WHAT YOU WILL DO
Each line from the one that contains "Describe how this" to the end of the material must be set down exactly, and no line before it.

★ ★ ★ ★ ★ ★ ★

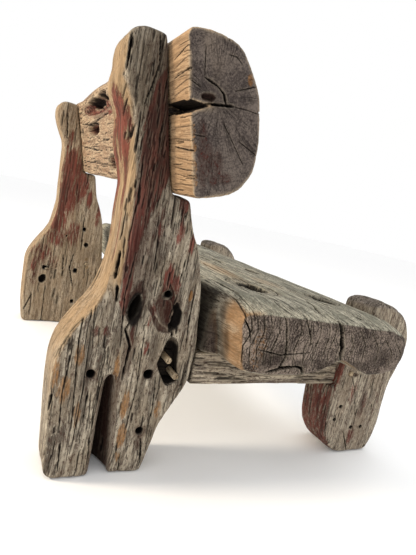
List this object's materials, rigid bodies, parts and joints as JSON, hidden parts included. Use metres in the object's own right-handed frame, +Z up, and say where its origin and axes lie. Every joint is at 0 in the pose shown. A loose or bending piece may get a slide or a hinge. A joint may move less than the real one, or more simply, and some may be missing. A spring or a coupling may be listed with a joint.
{
  "type": "pegged timber seat with headrest",
  "caption": "Heavy weathered timber seat: shaped upright boards carry a leaning half-round headrest log, with side rails, knobbed front legs and a thick seat slab.",
  "frame": {"origin": "on the floor at the centre of the bounding box", "axes": "+Z up, the seat faces -Y, +X along the log towards the sitter's left"},
  "size_m": [1.38, 1.0037, 0.9303],
  "materials": {
    "upright_wood": "bare weathered timber, open grain, remains of red paint and rust stains",
    "log_wood": "bare weathered half log, grey checked end grain, tan flat back",
    "slab_wood": "bare weathered timber, greenish grey top, dark checked ends",
    "rail_wood": "bare weathered timber, pale, with dark fissures",
    "leg_wood": "bare weathered timber with worm holes and red paint remains",
    "peg_wood": "plain pale split wood"
  },
  "bodies": {
    "root": {"right_upright": "upright_wood", "left_upright": "upright_wood", "headrest_log": "log_wood", "seat_slab": "slab_wood", "right_rail": "rail_wood", "left_rail": "rail_wood", "right_leg": "leg_wood", "left_leg": "leg_wood", "headrest_dowels": "peg_wood", "rail_pegs": "peg_wood", "leg_pegs": "peg_wood"}
  },
  "joints": []
}
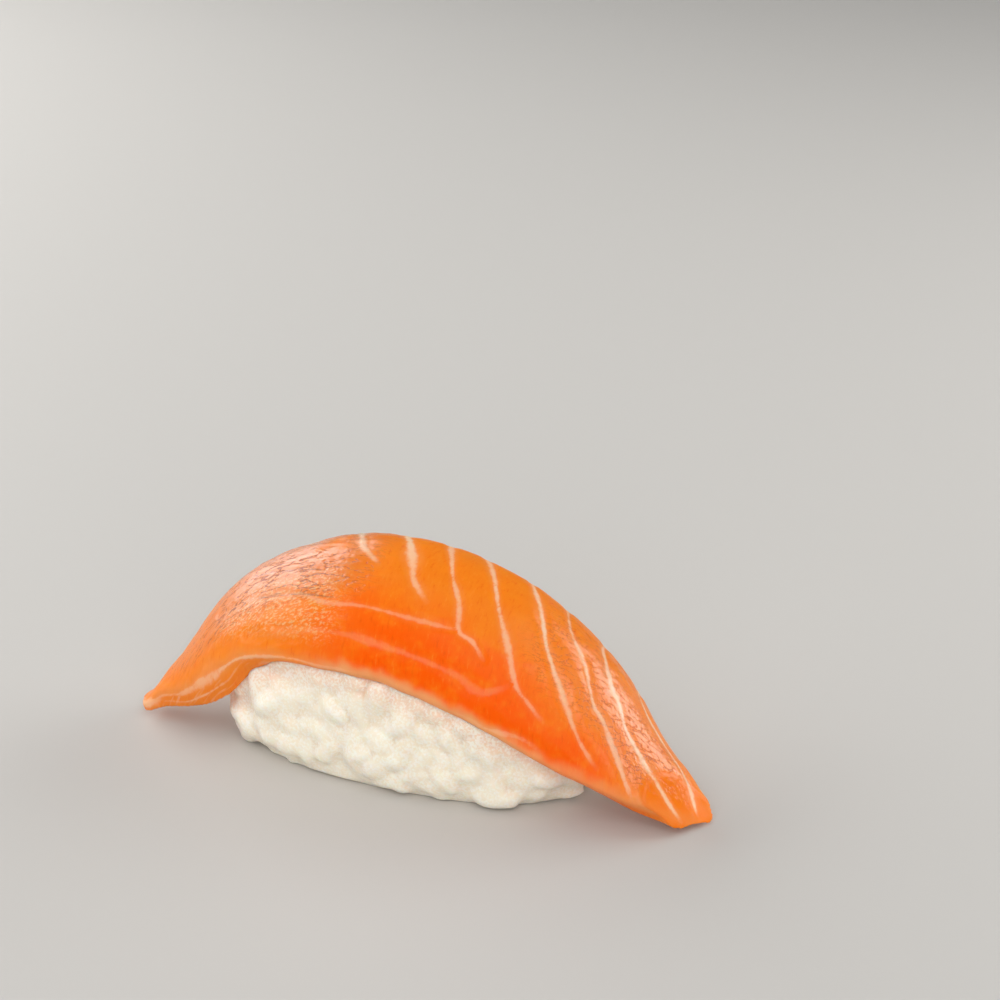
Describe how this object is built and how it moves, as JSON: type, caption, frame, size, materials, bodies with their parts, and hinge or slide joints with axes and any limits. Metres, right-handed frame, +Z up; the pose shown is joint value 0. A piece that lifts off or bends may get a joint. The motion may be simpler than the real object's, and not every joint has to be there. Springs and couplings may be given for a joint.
{
  "type": "salmon nigiri",
  "caption": "Salmon nigiri: a slice of raw salmon with pale fat lines, draped over a hand-pressed oblong of white sushi rice that it overhangs at both ends.",
  "frame": {"origin": "middle of the rice ball's flat underside, on the surface it stands on", "axes": "+X along the slice towards its wider cut end, -Y the front that shows the rice, +Z up"},
  "size_m": [0.0802, 0.026, 0.0301],
  "materials": {
    "rice": "moist, slightly glossy cooked short-grain rice",
    "salmon": "wet raw salmon with pale fat lines"
  },
  "bodies": {
    "root": {"rice": "rice", "salmon": "salmon"}
  },
  "joints": []
}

★ ★ ★ ★ ★ ★ ★

RESPONSE TO THE EXERCISE
Describe how this object is built and how it moves, as JSON: type, caption, frame, size, materials, bodies with their parts, and hinge or slide joints with axes and any limits. Metres, right-handed frame, +Z up; the pose shown is joint value 0. A piece that lifts off or bends may get a joint. The motion may be simpler than the real object's, and not every joint has to be there. Springs and couplings may be given for a joint.
{
  "type": "salmon nigiri",
  "caption": "Salmon nigiri: a slice of raw salmon with pale fat lines, draped over a hand-pressed oblong of white sushi rice that it overhangs at both ends.",
  "frame": {"origin": "middle of the rice ball's flat underside, on the surface it stands on", "axes": "+X along the slice towards its wider cut end, -Y the front that shows the rice, +Z up"},
  "size_m": [0.0802, 0.026, 0.0301],
  "materials": {
    "rice": "moist, slightly glossy cooked short-grain rice",
    "salmon": "wet raw salmon with pale fat lines"
  },
  "bodies": {
    "root": {"rice": "rice", "salmon": "salmon"}
  },
  "joints": []
}